Una nuova tecnica per produrre materiali programmabili potrebbe portare a ogni sorta di dispositivo elettronico e medico.
di Mike Orcutt
Se state cominciando a stancarvi della stampa 3-D, preparatevi, perché è tempo di aggiungere una nuova dimensione. Questa settimana, un gruppo di ricercatori ha svelato un nuovo processo che permette di “stampare oggetti piatti in 4-D” e far cambiare loro forma immergendoli nell’acqua.
La dimostrazione si basa sul processo di stampa in scala microscopica http://www.technologyreview.it/stampa-3-d-su-microscala sviluppato sotto la guida di Jennifer Lewis, una scienziata dei materiali di Harvard. Le immagini sono affascinanti, ma non si tratta semplicemente di una nella presentazione. Questa ricerca accenna infatti alle potenziali applicazioni che potrebbero essere sviluppate grazie alla tecnologia.
La stampa 4-D, ovvero la stampa di oggetti “programmati” per cambiare forma, non è esattamente una novità. Tre anni fa Skylar Tibbits, uno scienziato del dipartimento di architettura del MIT, ha introdotto il termine durante una conferenza TED. Il processo sviluppato da Tibbit faceva uso di due materiali, uno rigido ed uno più morbido che si espandeva quando immerso nell’acqua.

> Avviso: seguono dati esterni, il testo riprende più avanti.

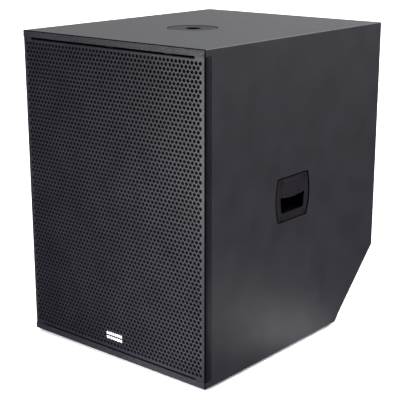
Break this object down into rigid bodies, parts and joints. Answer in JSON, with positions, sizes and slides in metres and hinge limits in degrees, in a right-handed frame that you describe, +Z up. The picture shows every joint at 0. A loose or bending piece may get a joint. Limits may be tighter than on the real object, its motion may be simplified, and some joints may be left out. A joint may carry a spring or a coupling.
{
  "type": "subwoofer cabinet",
  "caption": "Box loudspeaker for deep bass: painted plywood cabinet with a perforated steel front, pocket handles, a pole socket on top and a slanted lower rear edge.",
  "frame": {"origin": "on the floor, under the centre of the footprint", "axes": "+Z up, the grille faces -Y, +X to the right of someone facing the grille"},
  "size_m": [0.555, 0.68, 0.753],
  "materials": {
    "paint": "textured satin black paint on plywood",
    "plywood": "bare birch plywood",
    "lining": "polyester wadding",
    "grille_steel": "black powder coat",
    "foam": "open-cell foam",
    "badge_black": "gloss black",
    "badge_white": "white",
    "spring_steel": "blued spring steel",
    "black_screw": "black oxide",
    "cast_basket": "black powder-coated aluminium casting",
    "zinc_steel": "zinc plated",
    "ferrite": "sintered ferrite",
    "former": "glass-fibre laminate",
    "copper": "enamelled copper",
    "paper_cone": "coated paper pulp",
    "treated_cloth": "coated cloth",
    "spider_cloth": "resin-treated cotton",
    "black_plastic": "moulded black",
    "red_plastic": "moulded red",
    "handle_plastic": "fine-textured black",
    "socket_metal": "black powder coat",
    "plate_steel": "black powder coat",
    "brass_contact": "plain brass",
    "red_cable": "insulation",
    "black_cable": "insulation",
    "rubber": "moulded rubber"
  },
  "bodies": {
    "cabinet": {"back_panel": "paint", "back_plate": "zinc_steel", "baffle": "plywood", "baffle_battens": "plywood", "basket": "cast_basket", "bottom_panel": "paint", "brace_shelf": "plywood", "cross_struts": "plywood", "foot_screws": "zinc_steel", "grille_clip_screws": "black_screw", "grille_clips": "spring_steel", "handle_gasket_left": "foam", "handle_gasket_right": "foam", "handle_left": "handle_plastic", "handle_right": "handle_plastic", "handle_screws": "black_screw", "lead_wires": "copper", "lining_back": "lining", "lining_left": "lining", "lining_right": "lining", "lining_top": "lining", "magnet": "ferrite", "pole_socket": "socket_metal", "pole_socket_screws": "black_screw", "port_screws": "black_screw", "port_tube_left": "black_plastic", "port_tube_right": "black_plastic", "rubber_feet": "rubber", "side_panel_left": "paint", "side_panel_right": "paint", "slant_panel": "paint", "socket_contacts": "brass_contact", "socket_screws": "zinc_steel", "speaker_cable_black": "black_cable", "speaker_cable_red": "red_cable", "speaker_socket_in": "black_plastic", "speaker_socket_out": "black_plastic", "spider": "spider_cloth", "surround": "treated_cloth", "terminal_block": "black_plastic", "terminal_plate": "plate_steel", "terminal_plate_gasket": "foam", "terminal_plate_screws": "black_screw", "top_panel": "paint", "top_plate": "zinc_steel", "vent_mesh": "zinc_steel", "woofer_bolts": "black_screw", "woofer_gasket": "foam", "woofer_tee_nuts": "zinc_steel", "woofer_washers": "zinc_steel"},
    "grille_unit": {"grille": "grille_steel", "grille_foam": "foam", "badge_plate": "badge_black", "badge_emblem": "badge_white"},
    "cone_assembly": {"cone": "paper_cone", "dust_cap": "paper_cone", "coil_former": "former", "voice_coil": "copper"},
    "push_button_red": {"push_button_red": "red_plastic"},
    "push_button_black": {"push_button_black": "black_plastic"}
  },
  "joints": [
    {"name": "grille_pull", "type": "slide", "parent": "cabinet", "child": "grille_unit", "axis": [0, -1, 0], "range_m": [0, 0.08]},
    {"name": "cone_travel", "type": "slide", "parent": "cabinet", "child": "cone_assembly", "axis": [0, -1, 0], "range_m": [-0.012, 0.012], "stiffness_N_per_m": 8000, "deforming": ["surround", "spider", "lead_wires"]},
    {"name": "red_button_press", "type": "slide", "parent": "cabinet", "child": "push_button_red", "axis": [0, -1, 0], "range_m": [0, 0.004], "stiffness_N_per_m": 400},
    {"name": "black_button_press", "type": "slide", "parent": "cabinet", "child": "push_button_black", "axis": [0, -1, 0], "range_m": [0, 0.004], "stiffness_N_per_m": 400}
  ]
}
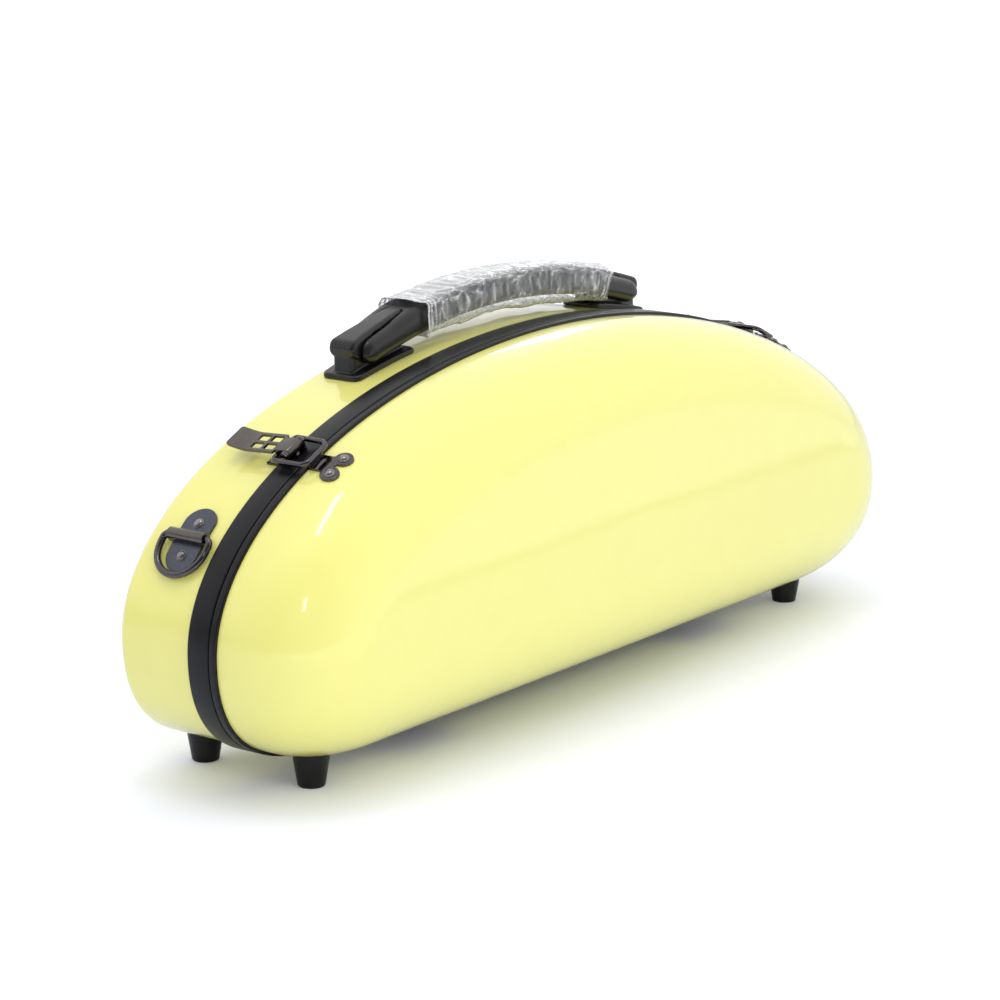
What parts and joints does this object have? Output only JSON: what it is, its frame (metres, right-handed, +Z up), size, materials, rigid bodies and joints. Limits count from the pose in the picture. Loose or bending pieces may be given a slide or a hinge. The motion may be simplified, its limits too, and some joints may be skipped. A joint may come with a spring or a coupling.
{
  "type": "clarinet case",
  "caption": "Hard half-moon clarinet case with a hinged lid, draw latches, strap rings, bridge handle, rubber feet and a padded pocketed interior.",
  "frame": {"origin": "on the floor under the middle of the case, which stands on its four feet", "axes": "+Z up, X along the case, -Y towards the lid, +Y towards the base shell"},
  "size_m": [0.4024, 0.099, 0.1621],
  "materials": {
    "yellow_shell": "pale yellow moulded shell, high gloss",
    "black_rubber": "matt black moulded rubber",
    "black_plastic": "satin black moulded plastic",
    "clear_film": "clear crinkled packing film",
    "dark_nickel": "black nickel plated steel, polished",
    "bright_steel": "bright plated steel",
    "satin_aluminium": "satin rolled strip",
    "plush": "black short-pile plush over foam"
  },
  "bodies": {
    "base": {"base_band": "black_rubber", "base_feet": "black_rubber", "base_foot_screws": "bright_steel", "base_insert": "plush", "base_shell": "yellow_shell", "grip_film": "clear_film", "handle_bracket_left": "black_plastic", "handle_bracket_right": "black_plastic", "handle_grip": "black_plastic", "handle_pins": "bright_steel", "handle_screws": "bright_steel", "hinge_leaf_base_left": "dark_nickel", "hinge_leaf_base_right": "dark_nickel", "hinge_pins": "bright_steel", "hinge_rivets_base": "bright_steel", "latch_bracket_left": "dark_nickel", "latch_bracket_right": "dark_nickel", "latch_bracket_rivets": "bright_steel", "latch_pin_left": "bright_steel", "latch_pin_right": "bright_steel", "ring_plate_left": "dark_nickel", "ring_plate_right": "dark_nickel", "ring_rivets": "bright_steel", "ring_strap_left": "dark_nickel", "ring_strap_right": "dark_nickel", "seam_lip": "satin_aluminium"},
    "lid": {"hinge_leaf_lid_left": "dark_nickel", "hinge_leaf_lid_right": "dark_nickel", "hinge_rivets_lid": "bright_steel", "latch_catch_left": "dark_nickel", "latch_catch_right": "dark_nickel", "latch_catch_rivets": "bright_steel", "lid_band": "black_rubber", "lid_feet": "black_rubber", "lid_foot_screws": "bright_steel", "lid_lining": "plush", "lid_pad": "plush", "lid_shell": "yellow_shell"},
    "lever_left": {"latch_lever_left": "dark_nickel"},
    "lever_right": {"latch_lever_right": "dark_nickel"},
    "loop_left": {"latch_loop_left": "dark_nickel"},
    "loop_right": {"latch_loop_right": "dark_nickel"},
    "ring_left": {"strap_ring_left": "dark_nickel"},
    "ring_right": {"strap_ring_right": "dark_nickel"}
  },
  "joints": [
    {"name": "lid_hinge", "type": "hinge", "parent": "base", "child": "lid", "pos_m": [0, -0.0045, 0.0075], "axis": [1, 0, 0], "range_deg": [0, 105]},
    {"name": "lever_left_swing", "type": "hinge", "parent": "base", "child": "lever_left", "pos_m": [-0.14819, 0.0008, 0.11943], "axis": [0.9032, 0, 0.4293], "range_deg": [-9, 108]},
    {"name": "loop_left_swing", "type": "hinge", "parent": "lever_left", "child": "loop_left", "pos_m": [-0.14788, 0.00494, 0.11877], "axis": [0.9032, 0, 0.4293], "range_deg": [-162, 13.5]},
    {"name": "lever_right_swing", "type": "hinge", "parent": "base", "child": "lever_right", "pos_m": [0.14819, 0.0008, 0.11943], "axis": [0.9032, 0, -0.4293], "range_deg": [-9, 108]},
    {"name": "loop_right_swing", "type": "hinge", "parent": "lever_right", "child": "loop_right", "pos_m": [0.14788, 0.00494, 0.11877], "axis": [0.9032, 0, -0.4293], "range_deg": [-162, 13.5]},
    {"name": "ring_left_swing", "type": "hinge", "parent": "base", "child": "ring_left", "pos_m": [-0.1846, 0.0184, 0.09191], "axis": [0, 1, 0], "range_deg": [0, 160]},
    {"name": "ring_right_swing", "type": "hinge", "parent": "base", "child": "ring_right", "pos_m": [0.1846, 0.0184, 0.09191], "axis": [0, -1, 0], "range_deg": [0, 160]}
  ],
  "couplings": [
    {"joint": "loop_left_swing", "follows": "lever_left_swing", "ratio": -1.5},
    {"joint": "loop_right_swing", "follows": "lever_right_swing", "ratio": -1.5}
  ]
}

La Lewis e i suoi colleghi hanno sviluppato un processo più semplice basato su un unico nuovo materiale, un composto fatto di una sostanza simile al gel abbinata a minuscole fibre di cellulosa. La rigidità di queste fibre, e il loro rigonfiamento in acqua, variano a seconda del loro allineamento. I ricercatori sfruttano questa loro caratteristica per “codificare” l’abilità di cambiare in una forma complessa prestabilita. La Lewis spiega che dovrebbe essere possibile utilizzare questo nuovo processo, abbinato a differenti inchiostri, per produrre oggetti che cambiano forma in risposta ad altri stimoli, come la luce. Le fibre di cellulosa potrebbero anche essere sostituite con materiali conduttivi per produrre dispositivi elettronici.
Questo approccio potrebbe persino rivelarsi utile per la progettazione di tessuti. Non lasciamoci trasportare troppo dalla fantasia, però – arrivando a pensare che questa tecnologia ci possa avvicinare ulteriormente alla realizzazione di “organi sostitutivi”. Una grande sfida che non è ancora stata superata consiste nello sviluppo di scaffold tridimensionali sui quali crescere nuove cellule e tessuti che contribuiscano alla riparazione degli organi. La Lewis spiega che il suo gruppo sta già esplorando questa ipotesi in laboratorio, crescendo cellule su delle superfici piane e quindi scatenando dei cambiamenti nella forma posizionandoli, ad esempio, sul sito di una ferita.